Understanding Edge & Self-hosting
Before diving into implementation, we need to understand what these terms mean and how they differ from the cloud deployment we’ve already covered.
What is Edge Computing?
Edge computing brings computation and data storage closer to where data is being generated and where it’s needed, rather than relying on a central cloud location that might be hundreds or thousands of miles away.
The term “edge” simply refers to devices at the boundary of a network, where data is actually created or where people interact with systems. Think smartphones, smart home devices, sensors in factories, self-driving cars, or a server sitting in an office closet.

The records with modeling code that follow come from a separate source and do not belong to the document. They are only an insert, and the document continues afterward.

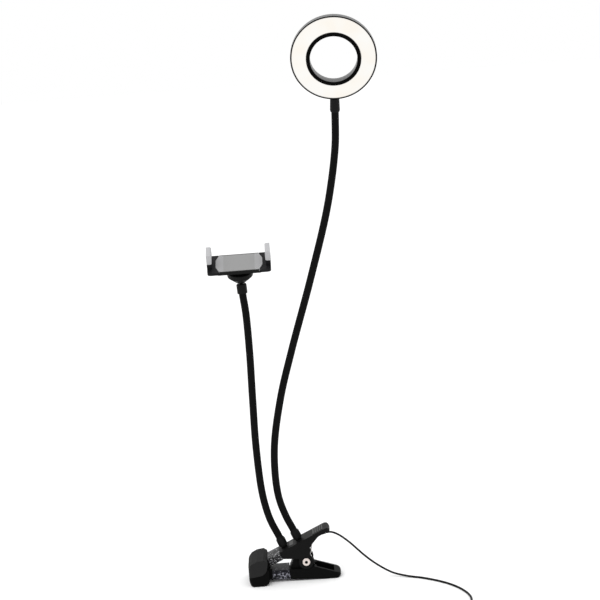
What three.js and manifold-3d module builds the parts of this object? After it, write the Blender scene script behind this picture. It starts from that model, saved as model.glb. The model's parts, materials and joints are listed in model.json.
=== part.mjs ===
// A clip-on ring light with two gooseneck arms: one carries the ring of LEDs, the other a sprung phone holder.
// Both arms stand on the upper arm of a spring clamp, which rests on its nose and the heel of its lower handle.
// Millimetres, +Z up. X runs along the clamp from jaws to handles, and the front of the light faces -Y.
import * as THREE from 'three';
import { mergeVertices } from 'three/addons/utils/BufferGeometryUtils.js';
import Module from 'manifold-3d';

const wasm = await Module();
wasm.setup();

// ---------------------------------------------------------------- driving dimensions
const GAP = 0.3; // clearance between neighbouring pieces
const PIN_X = -16.33; // where the clamp's pin stands in the frame, so the box is centred on the origin
const PIN_Y = 7.61;
const PIN_Z = 21; // height of the clamp's pin

const CLAMP_W = 24; // width of both clamp arms
const KNUCKLE_W = 16.4; // inner knuckle of the lower arm, between the upper arm's ears
const COIL_W = 10; // room for the torsion spring inside the knuckle
const EAR_R = 8.2;
const PIN_R = 3;
const NOSE_W = 44; // width of the two rubber jaw noses
const NOSE_FRONT = -63.8;

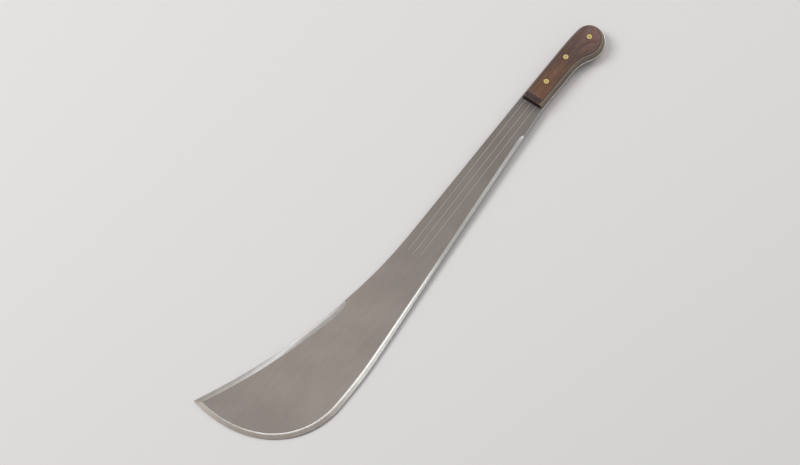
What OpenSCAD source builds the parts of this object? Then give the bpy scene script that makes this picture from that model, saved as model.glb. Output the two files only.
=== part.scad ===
// Machete with a three-groove blade, a full tang, two wooden scales and three riveted brass pins.
// It lies on its side: +X runs from the tip to the pommel, +Y to the spine, +Z out of the upper scale.

/* [Blade outline] */
// distance of the tip ahead of the scales
tip_ahead = 602.5; // [570:0.5:640]
// height of the tip over the middle of the grip
tip_rise = 94.4; // [82:0.1:106]
// distance ahead of the scales of the lowest point of the edge
nose_ahead = 503; // [485:1:520]
// depth of the lowest point of the edge under the middle of the grip
nose_drop = 60.5; // [56:0.5:66]
// slope of the long edge in degrees
edge_angle = 5.4; // [4.8:0.1:5.8]
// length of the long edge
edge_straight = 338; // [315:1:350]
// depth of the shallow hollow of the long edge
edge_hollow = 0.7; // [0:0.1:1.2]
// reach of the curve that leads from the long edge into the belly
belly_pull = 105; // [80:1:115]
// reach of the belly curve before its lowest point
nose_pull = 57; // [40:1:70]
// reach of the nose curve after its lowest point
rise_pull = 70; // [50:1:80]
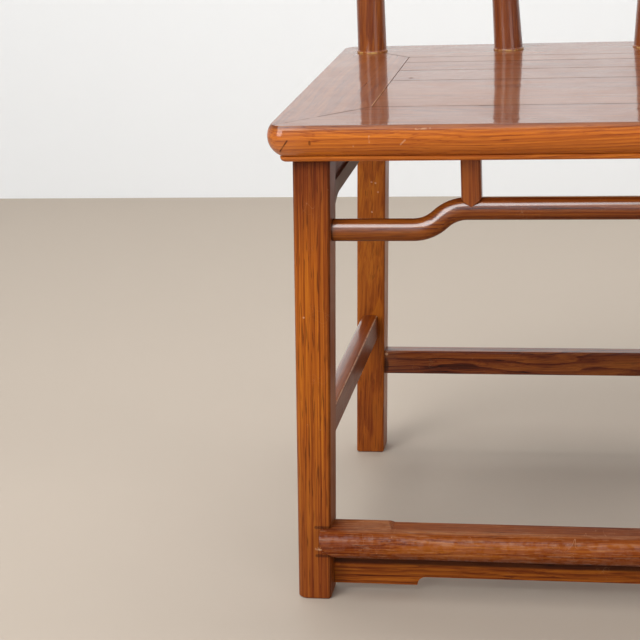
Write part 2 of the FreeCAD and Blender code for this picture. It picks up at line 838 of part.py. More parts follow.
def foot_rail_tenon(grow):
    """The foot rail's tenons, which reach the centres of the front legs."""
    z = foot_rail_bottom + foot_rail_height / 2
    axis = front_leg_axis(z)
    reach = end_room(grow)
    start = Vector(axis.x - reach, axis.y, z)
    end = Vector(-axis.x + reach, axis.y, z)
    height = foot_rail_height - 2 * (stretcher_tenon_cheek - grow)
    return bar(start, end, foot_rail_tenon_depth + 2 * grow, height, [tenon_radius] * 4)


def foot_rail_blank(legs):
    """The foot rail: a broad bar with a half-round nose that laps over the faces of the front legs."""
    radius = foot_rail_height / 2
    low = foot_rail_bottom
    high = low + foot_rail_height
    z = low + radius
    nose = front_y + foot_rail_nose_y
    back = front_y + foot_rail_back_y
    lap_x = foot_rail_lap_x()
    curve = foot_rail_back_radius * math.sqrt(0.5)
    back_centre = Vector(-lap_x, back - foot_rail_back_radius, high - foot_rail_back_radius)

    def at(y, height):
        return Vector(-lap_x, y, height)

    edges = [
        Part.Arc(at(nose + radius, high), at(nose, z), at(nose + radius, low)).toShape(),
        Part.LineSegment(at(nose + radius, low), at(back, low)).toShape(),
        Part.LineSegment(at(back, low), at(back, back_centre.z)).toShape(),
        Part.Arc(at(back, back_centre.z), back_centre + Vector(0, curve, curve),
                 at(back_centre.y, high)).toShape(),
        Part.LineSegment(at(back_centre.y, high), at(nose + radius, high)).toShape(),
    ]
    rail = Part.Face(Part.Wire(edges)).extrude(Vector(2 * lap_x, 0, 0))
    depth = back - nose + overrun
    corners = [foot_rail_lap_corner] * 4
    plan = rounded_outline(Vector(0, nose + depth / 2, low), 2 * lap_x, depth, corners)
    rail = rail.common(Part.Face(plan).extrude(up * foot_rail_height))
    lap_cut = foot_rail_lap_cut(lap_x)
    return cut_by(rail, [foot_rail_wear(), lap_cut, mirrored(lap_cut)] + legs)


def foot_rail_lap_x():
    """How far the foot rail's laps reach from the middle of the chair."""
    z = foot_rail_bottom + foot_rail_height / 2
    return -front_leg_axis(z).x - front_leg_width(z) / 2 + foot_rail_lap


def foot_rail_lap_cut(lap_x):
    """The wood taken from under the left lap, which leaves a rounded tongue on the leg's face."""
    low = foot_rail_bottom
    leg_face = front_leg_axis(low).y - front_leg_depth(low) / 2

    def at(run, rise):
        return Vector(-lap_x + run, front_y - overrun, low + rise)

    tip = at(0, foot_rail_lap_drop)
    toe = at(foot_rail_lap_run, 0)
    middle = at(foot_rail_lap_run * lap_curve_run_share, foot_rail_lap_drop * lap_curve_rise_share)
    edges = [Part.Arc(tip, middle, toe).toShape()]
    corners = (toe, at(foot_rail_lap_run, -overrun), at(-overrun, -overrun),
               at(-overrun, foot_rail_lap_drop), tip)
    edges += [Part.LineSegment(*pair).toShape() for pair in zip(corners[:-1], corners[1:])]
    return Part.Face(Part.Wire(edges)).extrude(Vector(0, leg_face - front_y + overrun, 0))


def foot_rail_wear():
    """The shallow hollow that feet have worn in the top of the foot rail, deepest along its back."""
    slope = wear_ramp / wear_depth
    half = wear_half_length
    points = [Vector(-half, 0, 0), Vector(half, 0, 0), Vector(half + slope * overrun, 0, overrun),
              Vector(-half - slope * overrun, 0, overrun)]
    run = foot_rail_back_y - wear_front_y
    hollow = prism(points, Vector(0, run + overrun, 0))
    hollow.rotate(Vector(0, 0, 0), Vector(1, 0, 0), -math.degrees(math.atan(wear_depth / run)))
    hollow.translate(Vector(0, front_y + wear_front_y, foot_rail_bottom + foot_rail_height))
    return hollow


def foot_apron_plate(legs):
    """The apron under the foot rail, deeper beside the legs than along its middle."""
    y = front_y + foot_apron_front_y
    end_x = -front_leg_axis(0).x
    low = foot_apron_bottom
    high = low + foot_apron_step
    bend = foot_apron_step * math.sqrt(0.5)
    inner_x = foot_apron_step_x - foot_apron_step

    def at(x, z):
        return Vector(x, y, z)

    left_arc = (at(-foot_apron_step_x, low), at(-inner_x - bend, low + bend), at(-inner_x, high))
    right_arc = [at(-point.x, point.z) for point in left_arc[::-1]]
    corners = (right_arc[2], at(end_x, low), at(end_x, foot_rail_bottom), at(-end_x, foot_rail_bottom),
               at(-end_x, low), left_arc[0])
    edges = [Part.Arc(*left_arc).toShape(), Part.LineSegment(left_arc[2], right_arc[0]).toShape(),
             Part.Arc(*right_arc).toShape()]
    edges += [Part.LineSegment(*pair).toShape() for pair in zip(corners[:-1], corners[1:])]
    plate = Part.Face(Part.Wire(edges)).extrude(Vector(0, foot_apron_thickness, 0))
    return cut_by(plate, legs)


def foot_apron_tongues(grow):
    """The tongue along the top and both ends of the foot apron, or with some growth its grooves."""
    z = foot_rail_bottom
    reach = end_room(grow)
    face_x = -front_leg_axis(z).x - front_leg_width(z) / 2
    front = front_y + foot_apron_front_y + foot_apron_cheek - grow
    rear = front_y + foot_apron_front_y + foot_apron_thickness - foot_apron_cheek + grow
    end_x = face_x + foot_apron_tongue_length + reach
    low = foot_apron_bottom + foot_apron_step + foot_apron_cheek
    ends = box((-end_x, end_x), (front, rear), (low - grow, z - foot_apron_cheek + grow))
    top_x = face_x - foot_apron_cheek + grow
    top = box((-top_x, top_x), (front, rear), (low, z + foot_apron_tongue_length + reach))
    return ends.fuse(top)


def seat_frame():
    """The four mitred rails, with the mortises of everything that is let into them."""
    blank = frame_blank()
    front_left, inner_front_left = mitre_corner(-1, front_y, window_front_y)
    front_right, inner_front_right = mitre_corner(1, front_y, window_front_y)
    rear_left, inner_rear_left = mitre_corner(-1, rear_y, window_rear_y)
    rear_right, inner_rear_right = mitre_corner(1, rear_y, window_rear_y)
    front_region = rail_region([front_left, front_right, inner_front_right, inner_front_left])
    rear_region = rail_region([rear_left, rear_right, inner_rear_right, inner_rear_left])
    side_region = rail_region([front_left, inner_front_left, inner_rear_left, rear_left])
    batten_mortises = [batten_tenons(x, fit_clearance) for x in battens_x]
    strut_mortises = [strut_tenon(x, fit_clearance) for x in struts_x]
    front_mortises = with_mirrored([mitre_tenon(False, fit_clearance), leg_tenon(fit_clearance)])
    rear_mortises = with_mirrored([mitre_tenon(True, fit_clearance), stile_hole(),
                                   post_tenon(fit_clearance)])
    side_rail = joined([blank.common(side_region), mitre_tenon(False, 0), mitre_tenon(True, 0)])
    parts = {
        "front_rail": cut_by(blank.common(front_region),
                             front_mortises + batten_mortises + strut_mortises),
        "rear_rail": cut_by(blank.common(rear_region), rear_mortises + batten_mortises),
    }
    parts.update(both_sides("side_rail", cut_by(side_rail, [leg_tenon(fit_clearance), stile_hole()])))
    return parts


def seat_panel():
    """The boards of the panel and the battens that hold them flat."""
    parts = {"panel_board_" + name: board for name, board in zip(board_names, panel_boards())}
    parts["batten_left"], parts["batten_right"] = [batten(x) for x in battens_x]
    return parts


def back_and_rear_legs():
    """Crest rail, inner posts and pegs, and the rear legs with their stiles in one piece."""
    blank = crest_blank()
    stile = bent_round(stile_line(), stile_foot_radius, stile_middle_radius, stile_top_radius)
    post = bent_round(post_line(), post_foot_radius, post_middle_radius, post_top_radius)
    mortises = [crest_tenon(stile_line(), fit_clearance), crest_tenon(post_line(), fit_clearance),
                crest_peg(fit_clearance)]
    peg = crest_peg(0)
    parts = {"crest_rail": cut_by(blank, with_mirrored(mortises)),
             "crest_pegs": Part.makeCompound([peg, mirrored(peg)])}
    post = joined([cut_by(post, [blank]), crest_tenon(post_line(), 0), post_tenon(0),
                   foot_bead(-post_foot_x, post_foot_radius)])
    parts.update(both_sides("inner_post", post))
    waist = round_bar(Vector(-stile_x, stile_y, leg_height - stile_waist_radius), up, stile_waist_radius,
                      seat_frame_thickness + 2 * stile_waist_radius)
    leg = joined([rear_leg_blank(), waist, cut_by(stile, [blank]), crest_tenon(stile_line(), 0),
                  foot_bead(-stile_x, stile_foot_radius)])
    leg_mortises = [crest_peg(fit_clearance), apron_tongue(*side_apron_place(), fit_clearance),
                    apron_tongue(*rear_apron_place(), fit_clearance),
                    side_stretcher_bar(fit_clearance, stretcher_tenon_cheek),
                    rear_stretcher_bar(fit_clearance, stretcher_tenon_cheek)]
    parts.update(both_sides("rear_leg", cut_by(leg, leg_mortises)))
    return parts


def front_legs():
    """The front legs, with everything that is let into them."""
    leg = joined([front_leg_blank(), leg_tenon(0)])
    mortises = [hump_tenon(fit_clearance), apron_tongue(*side_apron_place(), fit_clearance),
                side_stretcher_bar(fit_clearance, stretcher_tenon_cheek),
                foot_rail_tenon(fit_clearance), foot_apron_tongues(fit_clearance)]
    return both_sides("front_leg", cut_by(leg, mortises))


def under_seat():
    """Aprons, stretchers and struts between the legs, and the foot rail with its apron."""
    front = front_leg_blank()
    rear = rear_leg_blank()
    front_pair = with_mirrored([front])
    rear_pair = with_mirrored([rear])
    hump = joined([cut_by(hump_blank(), front_pair)] + with_mirrored([hump_tenon(0)]))
    side_stretcher = joined([cut_by(side_stretcher_bar(0, 0), (front, rear)),
                             side_stretcher_bar(0, stretcher_tenon_cheek)])
    foot_rail = joined([foot_rail_blank(front_pair), foot_rail_tenon(0)])
    parts = {
        "humpback_stretcher": cut_by(hump, [strut_notch(x) for x in struts_x]),
        "rear_apron": apron(rear_apron_place(), rear_pair),
        "rear_stretcher": joined([cut_by(rear_stretcher_bar(0, 0), rear_pair),
                                  rear_stretcher_bar(0, stretcher_tenon_cheek)]),
        "foot_rail": cut_by(foot_rail, [foot_apron_tongues(fit_clearance)]),
        "foot_apron": joined([foot_apron_plate(front_pair), foot_apron_tongues(0)]),
    }
    parts["strut_left"], parts["strut_right"] = [strut(x) for x in struts_x]
    parts.update(both_sides("side_apron", apron(side_apron_place(), (front, rear))))
    parts.update(both_sides("side_stretcher", side_stretcher))
    return parts


os.makedirs("parts", exist_ok=True)
for group in (seat_frame(), seat_panel(), back_and_rear_legs(), front_legs(), under_seat()):
    for name, shape in group.items():
        shape.exportStep("parts/" + name + ".step")
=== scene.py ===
"""Finishes for the official's hat chair: lacquered hardwood on every piece but the raw battens, and a plain
studio.
"""

import math

import bpy
from mathutils import Matrix, Vector

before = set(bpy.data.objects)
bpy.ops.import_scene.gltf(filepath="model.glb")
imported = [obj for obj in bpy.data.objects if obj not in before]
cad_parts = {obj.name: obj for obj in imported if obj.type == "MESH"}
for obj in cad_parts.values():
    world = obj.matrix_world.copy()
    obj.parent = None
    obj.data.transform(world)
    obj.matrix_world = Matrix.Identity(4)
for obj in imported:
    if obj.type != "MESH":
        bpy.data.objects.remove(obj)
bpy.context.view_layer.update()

bl_info = {
    "name": "Official's Hat Chair",
    "version": (1, 0, 0),
    "blender": (4, 5, 0),
    "location": "3D View > Sidebar > Hat Chair",
    "description": "Finishes the wood of an official's hat chair and sets up its studio",
    "category": "Object",
}

MM = 0.001
X, Y, Z = range(3)
SIDES = ((-1, "left"), (1, "right"))

# Plan of the seat in millimetres: half its width, its front and rear, and the opening that the boards fill
SEAT_HALF_WIDTH = 281.0
SEAT_FRONT = -274.25
SEAT_REAR = 223.75
OPENING_HALF_WIDTH = 191.0
OPENING_FRONT = -177.25
OPENING_REAR = 130.75
BOARD_JOINTS = (-26.33, 38.35, 93.79)
SEAT_TOP = 500.0
OUTSIDE = 1200.0  # past every piece, for a band with one open end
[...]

You’ve probably seen edge computing in action without realizing it. A Raspberry Pi, that tiny €50 computer the size of a credit card, can run AI models for home projects. The Raspberry Pi AI Camera runs object detection directly on the camera itself, spotting people, cars, or pets in real-time without ever sending video to the cloud. Tech YouTuber Jeff Geerling has built some impressive setups, like a Raspberry Pi AI PC with multiple neural processors for local AI processing. For more demanding applications, Nvidia Jetson boards pack serious GPU power into a small package. The Jetson community has built everything from bird identification systems that recognize 80 species by sound, to indoor robots that map your home and remember where you left things.
Why does edge computing matter for AI? Processing data locally means faster responses since information doesn’t need to travel across the internet. It also saves bandwidth by only sending relevant results instead of raw data. Privacy improves because sensitive information stays on your device. And perhaps most importantly, edge systems work even when the internet goes down.
What is Self-Hosted Deployment?
Here’s something you might not have realized: you’ve been doing self-hosted deployment throughout this entire course. Every time you ran your AI API server on your own computer, that was self-hosting. Self-hosted deployment simply means running your applications on hardware you own and control, rather than renting resources from cloud providers.
The beauty of self-hosting is that it works at any scale. At the simplest level, you’re repurposing hardware you already have. That old laptop collecting dust in a drawer? Install Linux on it and you have a perfectly capable home server. An old desktop that would otherwise go to the landfill can run your AI models, host your files, or serve your applications. Even a Raspberry Pi or a NAS (Network Attached Storage) device can run containerized services.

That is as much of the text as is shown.